On the Crimea, there few cossacks in Stalinist time (those who had fled from the Bolsheviks), but that does not mean that the cossacks would not have a share in trying to get it back from the Ottomans. Cossacks had at least tried to conquer the Crimea in mid 16th century and just could not hold their positions and later helped in the Russo-Turkish wars.
That is why Ukraine should find out itself how they see their own Russian speaking population (which is not the original population) and take the next steps:

  • officially accept the suppression by Russia, after all, Russia is also an important friend and the main Slavic power and brings some advantages in resources, Russia is the least culturally different occupant that you can have there, it is a geographic neighbour and a new bigger union with Russia like a small Soviet Union can have economic advantages.
  • or go for NATO.
  • join with the rest of the Slavic countries into a sort of eastern NATO (not powerful enough perhaps, but historical, see the military join of cossacks together with the Polish Lithuanian Commonwealth as hints).
  • or make the Russian-speaking Ukrainians leave as a revenge for Stalinist cruelties (not realistic, but would be the same as was done to the Ukrainian cossacks before). This would likely lead to civil war and war against Russia, but it is still something that has to be said.
  • Do nothing and let go: do not leave the area and do the everyday life as always.
  • Make a clear ethnic geografic split with Russian speakers so that all Ukrainians leave Eastern Ukraine and do not mix with the Russian speakers anymore, since it is bearing the heavy burden of the Holodomor, exclude Russian speakers from any Ukrainian politics.

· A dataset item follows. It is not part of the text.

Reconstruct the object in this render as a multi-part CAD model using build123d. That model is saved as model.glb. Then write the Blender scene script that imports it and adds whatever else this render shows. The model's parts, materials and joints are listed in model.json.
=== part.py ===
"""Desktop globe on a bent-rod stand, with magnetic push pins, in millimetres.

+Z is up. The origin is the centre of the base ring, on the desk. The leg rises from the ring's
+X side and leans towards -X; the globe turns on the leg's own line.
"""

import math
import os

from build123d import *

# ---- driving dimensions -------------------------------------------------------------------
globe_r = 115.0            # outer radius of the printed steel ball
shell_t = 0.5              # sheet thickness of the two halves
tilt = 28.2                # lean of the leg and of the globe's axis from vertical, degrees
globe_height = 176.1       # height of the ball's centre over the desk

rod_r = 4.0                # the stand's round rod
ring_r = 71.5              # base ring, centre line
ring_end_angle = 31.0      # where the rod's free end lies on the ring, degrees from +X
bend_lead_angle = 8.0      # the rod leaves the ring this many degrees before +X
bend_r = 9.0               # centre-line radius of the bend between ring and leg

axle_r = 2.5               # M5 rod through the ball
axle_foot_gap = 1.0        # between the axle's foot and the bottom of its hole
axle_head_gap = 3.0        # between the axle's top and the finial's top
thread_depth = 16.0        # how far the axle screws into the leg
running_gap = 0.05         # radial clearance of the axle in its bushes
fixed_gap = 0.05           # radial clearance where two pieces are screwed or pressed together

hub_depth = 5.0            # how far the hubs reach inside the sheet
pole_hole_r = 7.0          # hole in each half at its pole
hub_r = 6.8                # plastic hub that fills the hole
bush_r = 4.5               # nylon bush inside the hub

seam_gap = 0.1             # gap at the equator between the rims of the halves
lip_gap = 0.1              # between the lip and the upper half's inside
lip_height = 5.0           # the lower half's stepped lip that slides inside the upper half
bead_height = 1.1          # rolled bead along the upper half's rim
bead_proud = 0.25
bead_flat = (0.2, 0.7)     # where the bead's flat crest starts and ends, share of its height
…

After all, the conflict area was only colonised by cossacks in the 16th century, see the map about the "Wild Fields". It was not Russian either, but perhaps it is better to keep away from such "Ukrainian" Russians who are likely just part of a long-term expansion.

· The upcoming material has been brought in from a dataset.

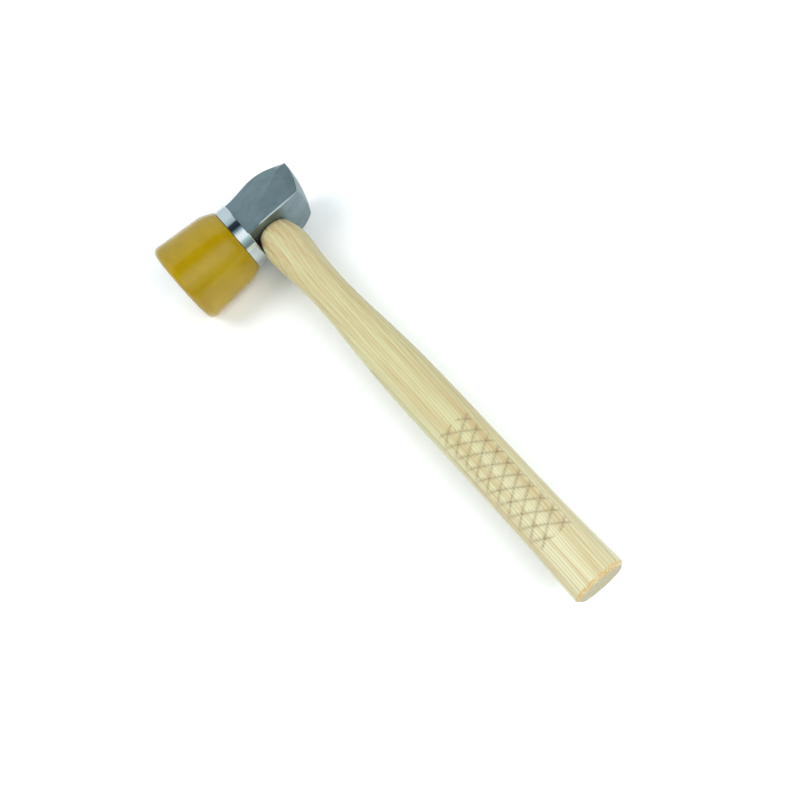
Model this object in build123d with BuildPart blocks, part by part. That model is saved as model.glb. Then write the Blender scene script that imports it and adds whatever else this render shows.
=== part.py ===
from build123d import *
import os
from math import cos, pi, radians, sin, sqrt, tan

# Combination mallet: forged steel head with a square poll, a screw-on urethane
# face cast round a canister of loose steel shot, and a wedged ash handle.
# Millimetres. The mallet lies on its cheek: +X from the urethane to the poll,
# +Y out of the top of the head, +Z up from the bench.

# Urethane face
face_dia = 60.0            # largest diameter, near the striking end
face_length = 49.0
face_shoulder_dia = 55.6   # where the straight taper ends and the rear curve starts
face_taper_length = 35.0
face_rear_dia = 48.2
face_edge_radius = 4.5
face_crown = 0.9           # how far the striking face bulges
rear_bulge = 0.75          # how far the rear curve stands out from its chord

# Bright ring and shot canister, turned in one piece
ring_dia = 47.0
ring_length = 8.6
ring_chamfer = 0.5
tube_dia = 36.6
tube_wall = 2.6
chamber_length = 31.0
chamber_floor = 3.0        # wall between the thread bore and the shot
cap_thickness = 3.2
cap_seat_step = 1.2        # how far the cap's seat is wider than the chamber
anchor_dia = 41.0          # ribs that hold the cast urethane
anchor_width = 2.2
anchor_count = 2
seal_section = 1.5

# Steel head
body_length = 49.6         # ring to the crown of the striking face
body_side = 33.0           # width and depth of the section at the ring
ring_top_step = 1.0        # how much lower the top is than the bottom is deep at the ring
knee_from_poll = 22.4      # where the taper to the poll starts
knee_top = 18.5            # height of the top above the head's axis at the knee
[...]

This conflict shows how any expansionist state can trigger many more bad things, and in my opinion, any expansionist state starts already with being 50 % on the wrong side when claiming conquered land as historically its own unless the weak points are openly discussed. Especially the Stalin time when the Russian corridor through eastern Ukraine until the Crimea was made by organised settlements was a totally new point to me, never heard of before, hope I have not misunderstood it. But if I understood it right, this would mean that making the nowadays mainly Russian speaking Ukrainian areas autonomous and getting a fully Russian-speaking area from Moscow till the Crimea would just be another win of the cruel Stalinistic settlement policy. Wrapping it up, having Ukraine with the Crimea and a share of Russian speaking population was historically right. Losing the full corridor and the Crimea to Russia is historically wrong since it was not Russian speaking until organised settlement took place that replaced Ukrainians. If that is true, Russia must invade to reach the Stalinist aim, and that explains also why they directly occupied the Crimea: since Ukraine will not accept the Russian suppression for historical reasons. Any longer digging in history would lead Ukraine to decide to hold the Crimea and the eastern lands, regardless of whether there are so many Russians nowadays. That would mean that green men were likely the only chance for Russia to catch the Crimea, and that Russia's actions are thus politically understandable, but prove Russia once again as a long-term aggressor which Ukraine should not trust for historical reasons.